“Pivot” has been the defining action word as non-profit organizations, throughout the city of Chicago, have found new ways to continue serving community members in response to the coronavirus. Three miles apart, Latinos Progresando and Breakthrough, both partners with ISU’s National Center for Urban Education through the Chicago Teacher Education Pipeline (CTEP), have demonstrated exemplary models of sustaining and shifting services in order to best support their communities. In doing so, both organizations followed city and state recommended guidelines, prioritizing health and safety, as they creatively responded to crucial community needs.
Latinos Progresando (LP), in operation for 22 years, is located in the Little Village neighborhood on the southwest side of Chicago. Eighty percent of residents are of Mexican descent. Many are foreign-born; others have lived in the community for many generations. Known throughout the city for offering the highest quality of immigration legal support to families, LP was committed to continuing this service despite the difficulties presented by Chicago going into “lockdown” mode for many months.

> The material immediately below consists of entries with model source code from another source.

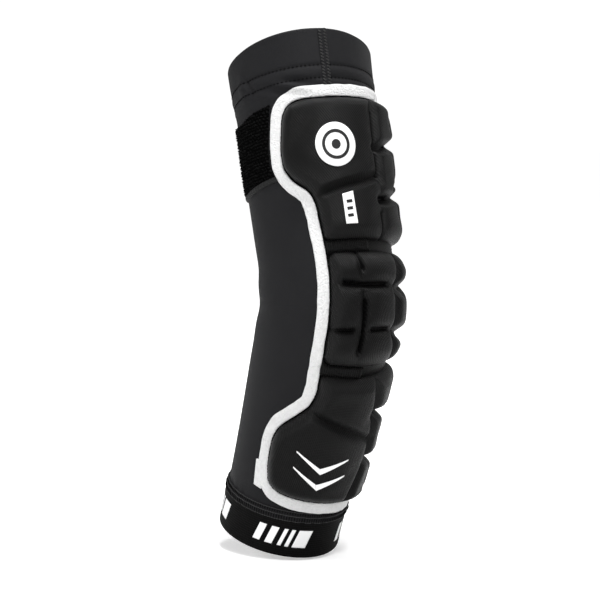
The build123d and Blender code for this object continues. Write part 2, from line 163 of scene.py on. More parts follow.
def smooth_loop(points, step=1.0, blur=2.8):
    """Closed outline resampled evenly in unrolled millimetres, with its corners rounded."""
    p = unrolled(points)
    p = np.vstack([p, p[:1]])
    lengths = np.r_[0, np.cumsum(np.hypot(*np.diff(p, axis=0).T))]
    count = int(lengths[-1] / step)
    s = np.linspace(0, lengths[-1], count, endpoint=False)
    q = np.stack([np.interp(s, lengths, p[:, i]) for i in (0, 1)], 1)
    k = np.fft.fftfreq(count, lengths[-1] / count)
    soft = np.exp(-2 * (np.pi * blur * k) ** 2)
    return np.stack([np.fft.ifft(np.fft.fft(q[:, i]) * soft).real for i in (0, 1)], 1)


LOOP = smooth_loop(OUTLINE)


def segment_distance(u, v, points, closed=False):
    """Distance from each point to a polyline in unrolled millimetres."""
    best = np.full(u.shape, 1e9)
    ends = np.roll(points, -1, axis=0) if closed else points[1:]
    for a, b in zip(points if closed else points[:-1], ends):
        d = b - a
        s = np.clip(((u - a[0]) * d[0] + (v - a[1]) * d[1]) / max(d @ d, 1e-9), 0, 1)
        best = np.minimum(best, np.hypot(u - a[0] - s * d[0], v - a[1] - s * d[1]))
    return best


def inside_loop(u, v):
    """True inside the pad outline, by counting crossings."""
    hit = np.zeros(u.shape, bool)
    for a, b in zip(LOOP, np.roll(LOOP, -1, axis=0)):
        if a[1] != b[1]:
            edge = (b[0] - a[0]) * (v - a[1]) / (b[1] - a[1]) + a[0]
            hit ^= ((a[1] > v) != (b[1] > v)) & (u < edge)
    return hit


def rounded_min(a, b, r):
    """Smaller of two distances, rounding the corner where both are small."""
    corner = r - np.hypot(np.clip(r - a, 0, None), np.clip(r - b, 0, None))
    return np.where((a < r) & (b < r), corner, np.minimum(a, b))


def pillow(d, width):
    """0 at a sewn edge, rising to 1 at a width from it: partly round, partly a bevel."""
    x = 1 - np.clip(d / width, 0, 1)
    return 0.6 * np.sqrt(1 - x ** 2) + 0.4 * (1 - x ** 1.5)


def soft_min(a, b, k):
    """Smaller of two heights, blended where they differ by less than k."""
    h = np.clip(0.5 + 0.5 * (b - a) / k, 0, 1)
    return b * (1 - h) + a * h - k * h * (1 - h)


def line_distance(u, v, lines):
    """Distance to each line, with its drop."""
    return [(segment_distance(u, v, unrolled(points)), drop) for points, drop in lines]


def pad_depth(u, v):
    """Distance inwards from the nearest sewn edge of a pad, negative outside."""
    edge = segment_distance(u, v, LOOP[::2], closed=True)
    edge = np.where(inside_loop(u, v), edge, -edge)
    away = np.abs(np.abs(v) - ELBOW_HALF) - FLEX_GAP
    return rounded_min(edge, away, 5.0)


def cut_level(u, v, depth):
    """Height of the foam pillows above the sleeve."""
    away = np.abs(np.abs(v) - ELBOW_HALF) - FLEX_GAP
    at_flex = FLEX_LEVEL + (PAD - FLEX_LEVEL) * pillow(away, FLEX_EDGE)
    level = soft_min(PAD * pillow(depth, PAD_EDGE), at_flex, 1.0)
    level = level + DOME * (1 - np.exp(-np.clip(depth, 0, None) / 14))
    top = PAD + DOME
    for d, drop in line_distance(u, v, VALLEYS):
        rise = 0.5 * pillow(d, 6.5 + 0.6 * drop) + 0.5 * (1 - hump(d, 0, 4.0))
        level = soft_min(level, top - SINK * drop * (1 - rise), 1.6)
    for d, drop in line_distance(u, v, SLITS):
        level = soft_min(level, top - SINK * drop * (1 - pillow(d, 6.0)), 1.2)
        level = level - 2.0 * hump(d, 0, 0.95) - 0.9 * hump(d, 0, 4.5)
    return level


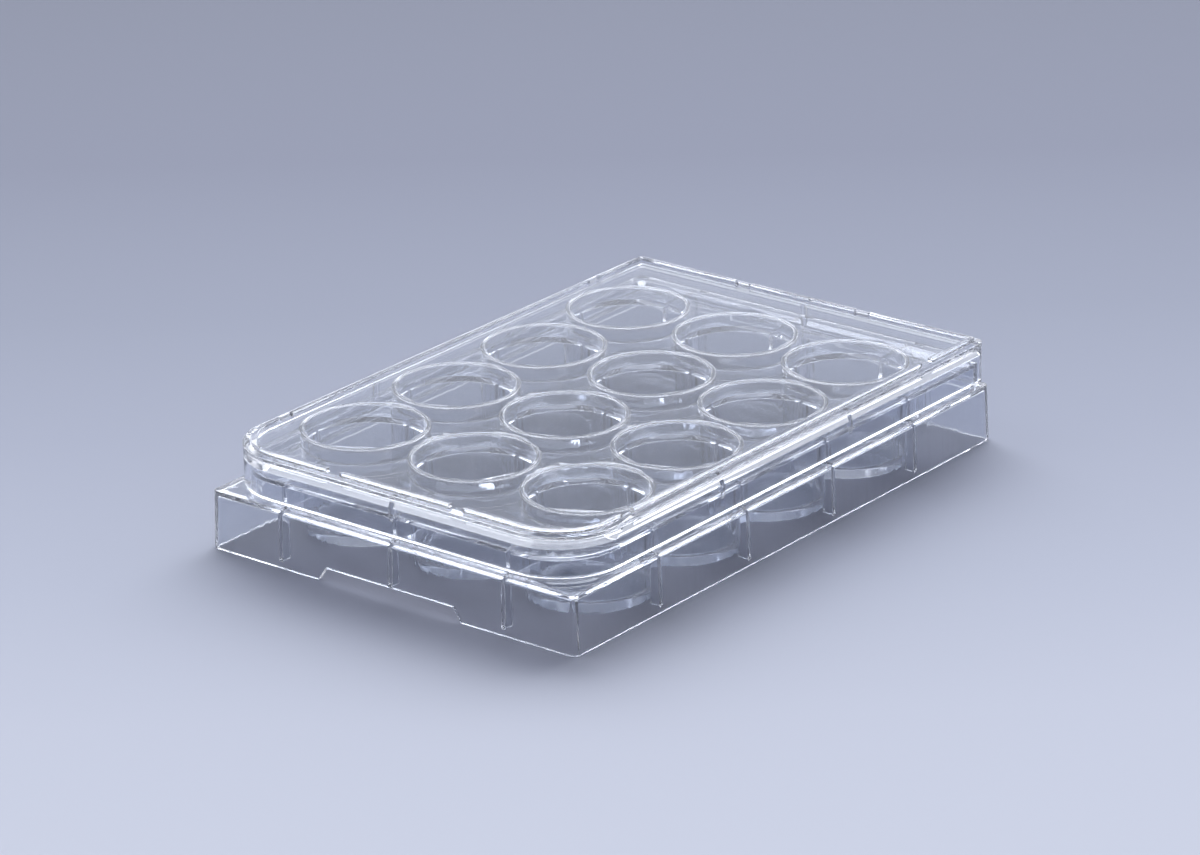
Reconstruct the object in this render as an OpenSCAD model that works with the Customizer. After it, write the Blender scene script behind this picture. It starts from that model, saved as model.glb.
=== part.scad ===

Though COVID-19 brought much of daily life to a temporary standstill, time-sensitive immigration needs remained steady. LP’s doors had to close for their usual in-person intakes and consultations, however, an immigration hotline was initiated. Staff worked diligently, offering immediate virtual responses to callers, making them feel comfortable enough to tell their complicated life stories. With dramatic US government filing fee increases scheduled to kick in soon, LP was committed to processing paperwork as quickly as possible for pending cases. In total, staff filed more than 850 applications from April to September.
The Little Village community has been hit hard by COVID-19, reporting some of the highest levels of coronavirus cases in the city. Early on, LP organized a virtual town hall meeting for community members to hear directly from Mayor Lori Lightfoot, and the Chicago Dept of Public Health Commissioner. Shortly thereafter, a free COVID testing site was opened in the parking lot at Saucedo, a neighborhood elementary school. LP’s newsletter, regularly updated and widely distributed, offered a bi-lingual comprehensive community resource guide.
LP responded to the impact of COVID-19 with other significant support. Help was offered to business owners to keep them afloat, including assistance with sidewalk license applications. In addition, staff assisted with distributing donated masks and PPE for street vendors and restaurants. Lastly, families who did not receive federal government stimulus checks were supported through the complicated process of applying for rental assistance.
In August, Latinos Progresando and The Marshall Square Resource Network partnered with The Greater Chicago Food Depository and the office of the 12th Ward Alderman to host a pop-up food pantry at the Little Village Discount Mall. All five Saturdays in August, drive and walk through options offered food, PPE, and census information to more than 3,000 families from the neighborhood and across the region.
September marked yet another pivot of services as Chicago Public Schools (CPS) began the school year with virtual remote instruction. LP is part of the Chicago Connected project and has the goal of connecting 7,000 households to free internet services. CPS identified families having connectivity issues and the initial expectation was that LP could simply hand over Comcast connection information to families. Ana Mosqueda, the LP community liaison with CTEP, was tasked with overseeing this program and quickly discovered that the process was far more complicated. Lengthy three-way calls with Comcast were necessary, even for families not needing Spanish interpretation because there were so many complicated family situations to explain, all hurdles to quick connection. Mosqueda, realizing that the complications are limitless, has become the troubleshooter for the most difficult and time-consuming cases. Other LP staff continue to call families informing them of the opportunity for free internet connection.
Luis Gutierrez, founder and CEO of LP, and the organization’s dedicated staff have demonstrated an unwavering commitment to the Little Village/Marshall Square community. And looking ahead to the future, even during these most troublesome times, LP remains on track with its plan to convert an abandoned neighborhood library into a new community center.
Illinois State University’s National Center for Urban Education is proud to partner with community-based organizations that stand ready to pivot to support their neighborhoods whatever comes.